Una delle condotte estorsive è stata invece interrotta in flagranza dai carabinieri, che durante l’attività investigativa, sono riusciti a trarre in arresto un soggetto intraneo alla «famiglia», bloccato appena dopo aver prelevato poco più di mille euro da un imprenditore catanese, il quale, dopo un’iniziale reticenza, ha riferito di essere stato vittima di pressanti richieste già da diverso tempo.

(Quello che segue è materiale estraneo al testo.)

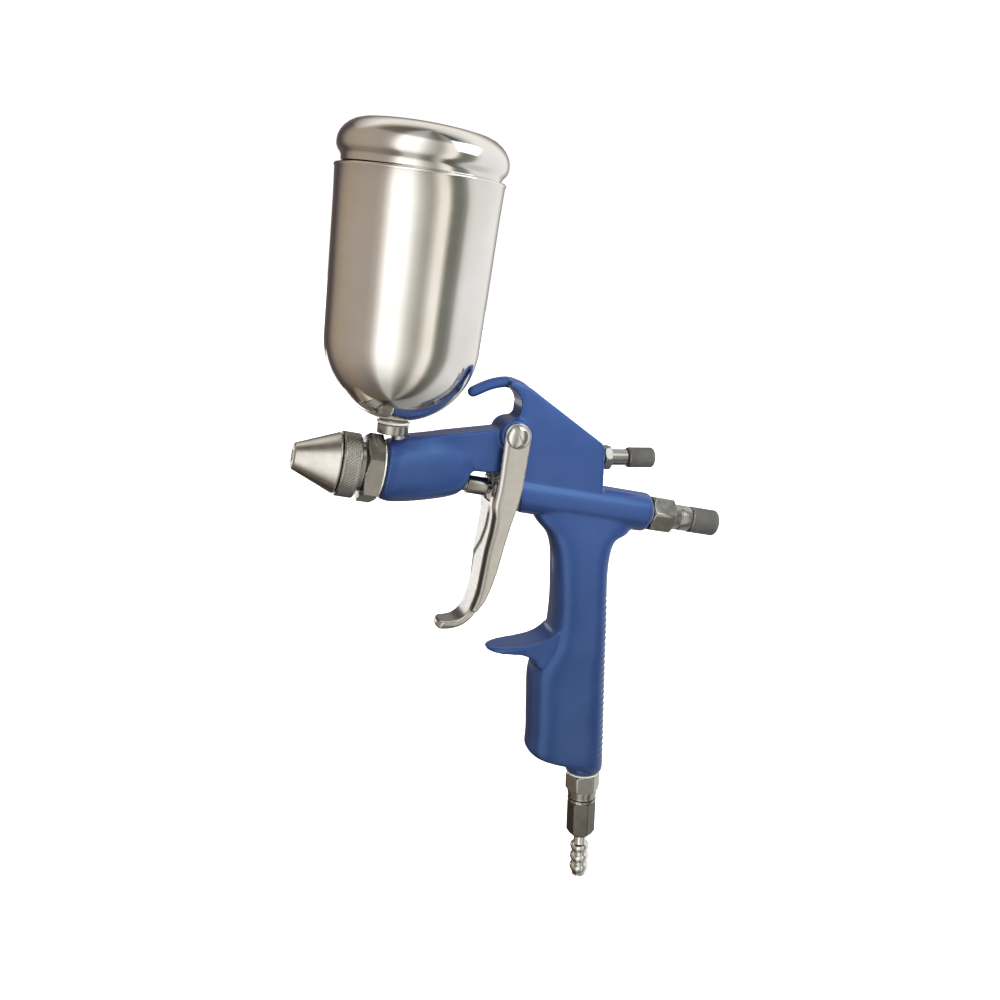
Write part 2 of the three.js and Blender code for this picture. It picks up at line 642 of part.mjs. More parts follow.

Sequestrati salone auto e un'enoteca alla moda

Tra le risultanze dell’indagine, emergono inoltre con particolare rilevanza i sequestri preventivi delle società «Citymotor s.r.l.», salone multimarca di automobili sito nel Comune di San Gregorio di Catania e «Vinissimo s.r.l.», enoteca con sede a Catania, affidate ad un amministratore giudiziario, unitamente ai conti correnti ad esse intestati e a tutti i beni aziendali registrati, sia mobili che immobili.
In particolare, per quanto concerne la «Citymotor s.r.l.», già emersa nell’indagine «Fiori bianchi», sarebbe emersa l’attribuzione fittizia della società a un prestanome, ma in realtà riconducibile all’indagato Michele Monaco, per eludere le disposizioni di legge in materia di misure di prevenzione patrimoniali e sottrarre il patrimonio societario ad eventuali provvedimenti ablatori reali.
Riguardo invece alla società «Vinissimo s.r.l», dal quadro probatorio raccolto ed in particolare in ragione di alcune conversazioni intercettate, è emerso come la stessa sarebbe stata gestita in maniera occulta da Francesco Napoli e dal cugino Francesco Ferrera. Questi ultimi infatti, dal marzo 2020, avrebbero avviato l’attività commerciale, attribuendone la titolarità ad un prestanome in modo tale che fosse immune da eventuali provvedimenti ablatori.
L’ipotesi investigativa prospettata dalla procura distrettuale è stata condivisa dal Gip che ha emesso le misure cautelari.